From our perspective he is easily praised for having been a successful philosopher, solid apologist, and gifted story teller. Not becuase he was popular, but because he was skilled. … But he WAS popular. Jesus warns His followers to be wary of the well-liked prophets (ones that the world doesn’t hate). So I often wonder: What did Lewis accomplish in the scheme of eternity? I puzzle over these questions partially because; (not to sound arrogant) I share some of the same skills/gifts as Lewis. I wonder if maybe he would have done better to have been something different than a philosopher, apologist, and story writer. Is it possible that writing novels and sketching out worlds that don’t exist can actually be harmful (not because of what they are, but because of what those stories might replace– more solid truth– Scripture unbounded).
Authors have absolute control over a fictional work. Is that a parallel to the first temptation: “to be like God.” Does the bible really NEED to be painted over with fiction for the sake of those who would rather not read it for what it is?
These kinds of questions have boggled me for years.
Either I posses gifts that need to be utilized and dispensed, or they are simply ships that need to be burned so I can move on to “higher ground.”
Barbara Hayes
“So we should remember the birthdays of C. S. Lewis and Madeleine L’Engle, and pray that God would raise up Christian storytellers in our own time.”

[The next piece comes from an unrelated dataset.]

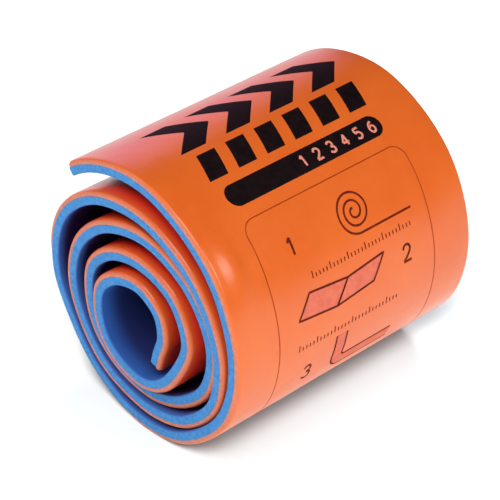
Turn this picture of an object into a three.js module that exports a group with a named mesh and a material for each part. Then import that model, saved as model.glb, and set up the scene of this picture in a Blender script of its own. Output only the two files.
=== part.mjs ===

Andrew Peterson is, without any doubt, one of those authors. His “Wingfeather Saga”, apart from being exquisitely written, is the expression of so many layers of deep God-inspired thinking about the world, and at the same time a call for compassion and love. Time will tell, but even if the world wouldn’t last one more year, I think Andrew’s stories,as well as C.S. Lewis’s amd many others, are treasured in heaven for eternity, as they’re also His stories.
The Terrethian
JT, if artwork that reflects the gospel is bad, then why did God make nature so beautiful? I think, and I might be wrong, that our role as God’s people is to reflect His good character in our lives, to be like Him in our love and our righteousness. Obviously, we can never make something as beautiful as the gospel just as we can never be exactly like Him in holiness, but our stories can be like a distorted reflection of the gospel that helps our fallen minds and hearts to see how beautiful the gospel really is. Maybe I’m all wrong and need to be corrected or maybe that didn’t answer your question at all, but I hope that thought helped a little.